Наконец один из них обернулся и сказал:

– Что суешься, куда не спрашивают?

– Попался в мешок, – добавил другой.

Федор отошел и стал в одиночестве на конец барки.

– Вон каких надавали работников, – буркнул кто-то из каторжан. – Ничего-то он не может сделать.

Остальные нашли это крайне забавным.

Барка теперь кипела активностью. Работы было много, но ровно за полчаса до барабана она была закончена, и все отправились обратно в крепость, усталые, но довольные. Казалось, они готовы были работать так тяжело, как только придется, за эти жалкие полчаса относительной свободы.

На обратном пути Федор впал в задумчивость. Самая работа показалась мне вовсе не так тяжелою, каторжною, и только довольно долго спустя я догадался, что тягость и каторжность этой работы не столько в трудности и беспрерывности ее, сколько в том, что она – принужденная[138]. Сама работа едва стоила того, чтобы ею заниматься – большая часть полученного дерева годилась разве что для растопки, а в городе продать ее можно было только за гроши. Мне пришло раз на мысль, что если б захотели вполне раздавить, уничтожить человека, наказать его самым ужасным наказанием, так что самый страшный убийца содрогнулся бы от этого наказания и пугался его заранее, то стоило бы только придать работе характер совершенной, полнейшей бесполезности и бессмыслицы. Но если б заставить человека переливать воду из одного ушата в другой, а из другого в первый, толочь песок, перетаскивать кучу земли с одного места на другое и обратно, – я думаю, арестант удавился бы через несколько дней или наделал бы тысячу преступлений, чтоб хоть умереть, да выйти из такого унижения, стыда и муки[139].
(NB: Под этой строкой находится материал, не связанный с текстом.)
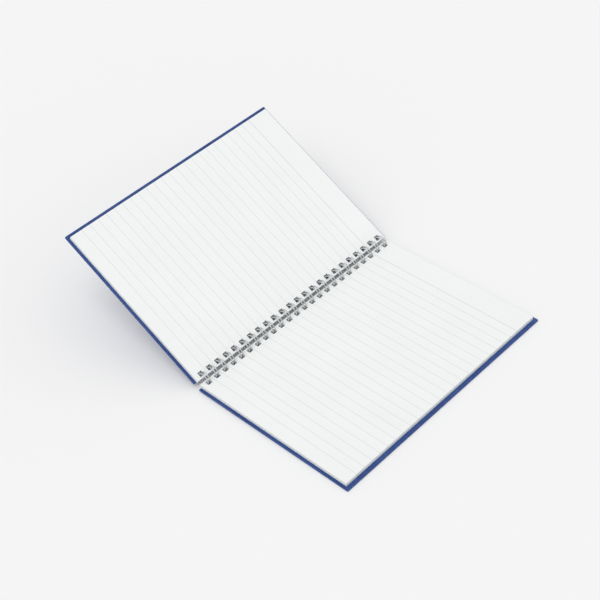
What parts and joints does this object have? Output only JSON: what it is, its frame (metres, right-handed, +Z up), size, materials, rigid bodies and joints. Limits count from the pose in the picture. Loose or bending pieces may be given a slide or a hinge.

Тем вечером Федор вернулся в крепость усталый и измученный. В сумерках он ходил вдоль забора, думая о том, сколько дней ждет его впереди, и каждый будет точно таким же, как предыдущий. Тогда к нему подбежала большая дворняга, черная с белыми пятнами. Никто не обращал на пса внимания. Федор наклонился погладить его. Собака стояла смирно, виляя пушистым хвостом. Уж и не знаю, что со мной сталось, но я бросился целовать ее, я обнял ее голову; она вскочила мне передними лапами на плеча и начала лизать мне лицо. Каждый раз, когда потом, в это первое тяжелое и угрюмое время, я возвращался с работы, то прежде всего, не входя еще никуда, я спешил за казармы, со скачущим передо мной и визжащим от радости Шариком. И помню, мне даже приятно было думать, как будто хвалясь перед собой своей же мукой, что вот на всем свете только и осталось теперь для меня одно существо, меня любящее, ко мне привязанное, мой друг, мой единственный друг[140].
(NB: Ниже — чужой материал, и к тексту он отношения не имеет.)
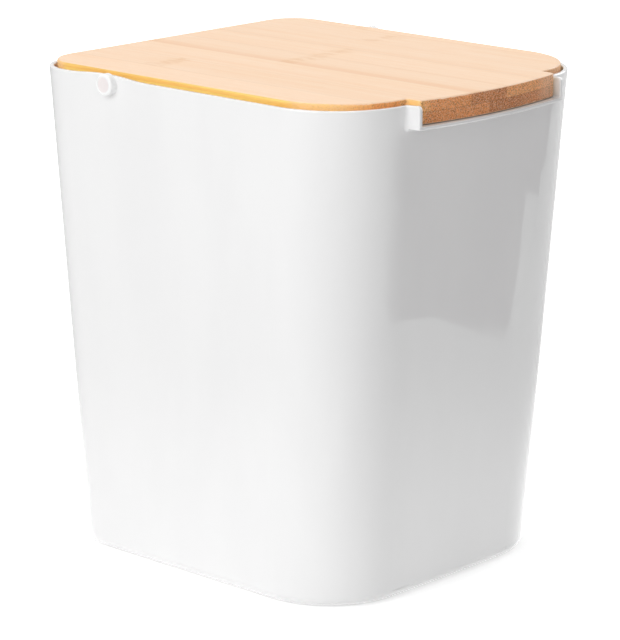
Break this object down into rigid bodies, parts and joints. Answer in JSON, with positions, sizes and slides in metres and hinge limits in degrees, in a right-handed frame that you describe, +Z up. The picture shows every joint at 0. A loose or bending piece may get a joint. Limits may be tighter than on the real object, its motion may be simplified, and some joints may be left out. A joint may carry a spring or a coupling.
{
  "type": "bathroom bin with tipping lid",
  "caption": "Tapered rounded bathroom bin with a laminated bamboo lid that tips up on side pivots; the front tab of the lid lies in a collared notch of the rim.",
  "frame": {"origin": "on the ground under the middle of the whole outline seen from above, lid tab and collar included", "axes": "+Z up; -Y towards the front, where the lid's tab and the notch are; -X is the left seen from the front; the lid's pivot axis is along X"},
  "size_m": [0.205, 0.2306, 0.2592],
  "materials": {
    "bin_shell": "glossy injection-moulded white plastic",
    "bamboo_upper_ply": "satin lacquered bamboo, grain front to back",
    "bamboo_lower_ply": "satin lacquered bamboo, grain front to back",
    "hinge_pin": "white moulded plastic",
    "hinge_sleeve": "natural nylon",
    "spacer": "white nylon",
    "foot_pad": "grey anti-slip rubber"
  },
  "bodies": {
    "bin": {"bin_body": "bin_shell", "hinge_pin_left": "hinge_pin", "hinge_pin_right": "hinge_pin", "spacer_left": "spacer", "spacer_right": "spacer", "foot_pad_front_left": "foot_pad", "foot_pad_front_right": "foot_pad", "foot_pad_rear_left": "foot_pad", "foot_pad_rear_right": "foot_pad"},
    "lid": {"upper_stave_1": "bamboo_upper_ply", "upper_stave_2": "bamboo_upper_ply", "upper_stave_3": "bamboo_upper_ply", "upper_stave_4": "bamboo_upper_ply", "upper_stave_5": "bamboo_upper_ply", "upper_stave_6": "bamboo_upper_ply", "upper_stave_7": "bamboo_upper_ply", "upper_stave_8": "bamboo_upper_ply", "lower_stave_1": "bamboo_lower_ply", "lower_stave_2": "bamboo_lower_ply", "lower_stave_3": "bamboo_lower_ply", "lower_stave_4": "bamboo_lower_ply", "lower_stave_5": "bamboo_lower_ply", "lower_stave_6": "bamboo_lower_ply", "lower_stave_7": "bamboo_lower_ply", "lower_stave_8": "bamboo_lower_ply", "hinge_sleeve_left": "hinge_sleeve", "hinge_sleeve_right": "hinge_sleeve"}
  },
  "joints": [
    {"name": "lid_pivot", "type": "hinge", "parent": "bin", "child": "lid", "pos_m": [0, 0.05742, 0.2529], "axis": [-1, 0, 0], "range_deg": [0, 100]}
  ]
}
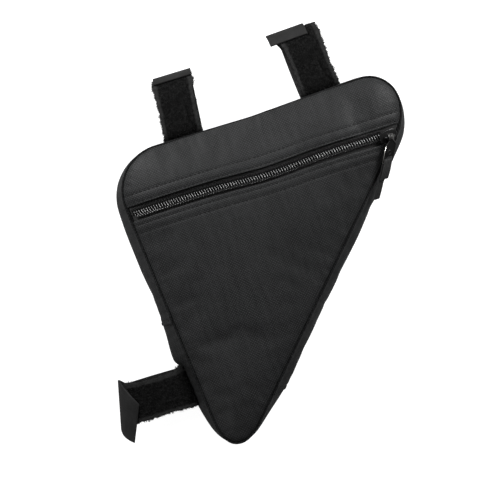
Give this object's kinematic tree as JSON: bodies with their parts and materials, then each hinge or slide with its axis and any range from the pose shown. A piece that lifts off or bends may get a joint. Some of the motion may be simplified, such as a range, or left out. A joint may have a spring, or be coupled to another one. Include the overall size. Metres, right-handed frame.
{
  "type": "bicycle frame bag",
  "caption": "Three-cornered zipped cloth pouch that hangs inside a bicycle frame by hook-and-loop straps.",
  "frame": {"origin": "on the flat of the back panel, where the bag lies, under the middle of its cloth body", "axes": "+X along the zip towards the slider's end, +Y towards the edge that hangs under the top tube, +Z out of the zip face"},
  "size_m": [0.2303, 0.2423, 0.0542],
  "materials": {
    "shell_fabric": "coated oxford weave, matt",
    "gusset_fabric": "coated oxford weave, matt",
    "zip_tape": "woven tape, matt",
    "coil_nylon": "drawn nylon, satin",
    "slider_metal": "black enamel, worn at the edges",
    "pull_webbing": "ribbed webbing",
    "loop_pile": "brushed loop pile",
    "hook_back": "smooth woven tape back"
  },
  "bodies": {
    "bag": {"back_panel": "shell_fabric", "gusset_upper": "gusset_fabric", "gusset_lower": "gusset_fabric", "front_panel_upper": "shell_fabric", "front_panel_lower": "shell_fabric", "zip_tape_upper": "zip_tape", "zip_tape_lower": "zip_tape", "zip_coil": "coil_nylon", "zip_slider": "slider_metal", "strap_rear_loop_tape": "loop_pile", "strap_rear_hook_tape": "hook_back", "strap_front_loop_tape": "loop_pile", "strap_front_hook_tape": "hook_back", "strap_lower_loop_tape": "loop_pile", "strap_lower_hook_tape": "hook_back"},
    "pull": {"pull_tab": "slider_metal", "pull_ribbon": "pull_webbing"}
  },
  "joints": [
    {"name": "pull_hinge", "type": "hinge", "parent": "bag", "child": "pull", "pos_m": [0.08085, 0.05511, 0.05193], "axis": [-0.9642, 0, 0.2652], "range_deg": [0, 165]}
  ]
}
Оказалось, что мыться в остроге было негде. В городе были две публичные бани, одна для богатых, другая для бедных. В последнюю-то их и отвели одним морозным солнечным утром. Все были рады покинуть острог и увидеть город. Конвойные не хотели рисковать, и каторжан сопровождал целый взвод солдат с заряженными ружьями. Рядом с Федором шагал Петров, невысокий, плотного телосложения сорокалетний мужчина с вечной щепотью табака за нижней губой. Он был из «особого отделения», отведенного для худших преступников. По неизвестным Федору причинам Петров чуть ли не каждый день принимался выискивать его, чтобы обменяться парой слов. Мне кажется, он вообще считал меня каким-то ребенком, чуть не младенцем, не понимающим самых простых вещей на свете[141].

В предбаннике было немногим теплее, чем на улице. В одном углу продавали сбитень и калачи. Петров помог Федору раздеться, что в кандалах было далеко не так легко, как можно представить. Сначала необходимо было снять подкандальники, кожаные полоски, которые носились, чтобы железо не натирало кожу. Затем – вытащить из-под кандалов нижнее белье. Это было своего рода искусство – пропустить его сначала между ногой и кандальным кольцом; потом, высвободив ногу, продеть это белье назад сквозь то же кольцо, а затем повторить все то же самое с другой ногой. Ему уже приходилось делать это однажды, когда они остановились в Тобольске – научил его разбойник, уже пять лет как прикованный к стене.

Федор дал Петрову несколько копеек на мыло, и он послушно вернулся с небольшим кусочком, едва ли большим, чем ломтик сыра. Каждому был положен один ушат горячей воды. Петров за руку провел его в баню, и Федор споткнулся в болтающихся кандалах.

– Вы их кверху потяните, на икры, – приговаривал он, поддерживая Федора, точно дядька, – а вот тут осторожнее, тут порог.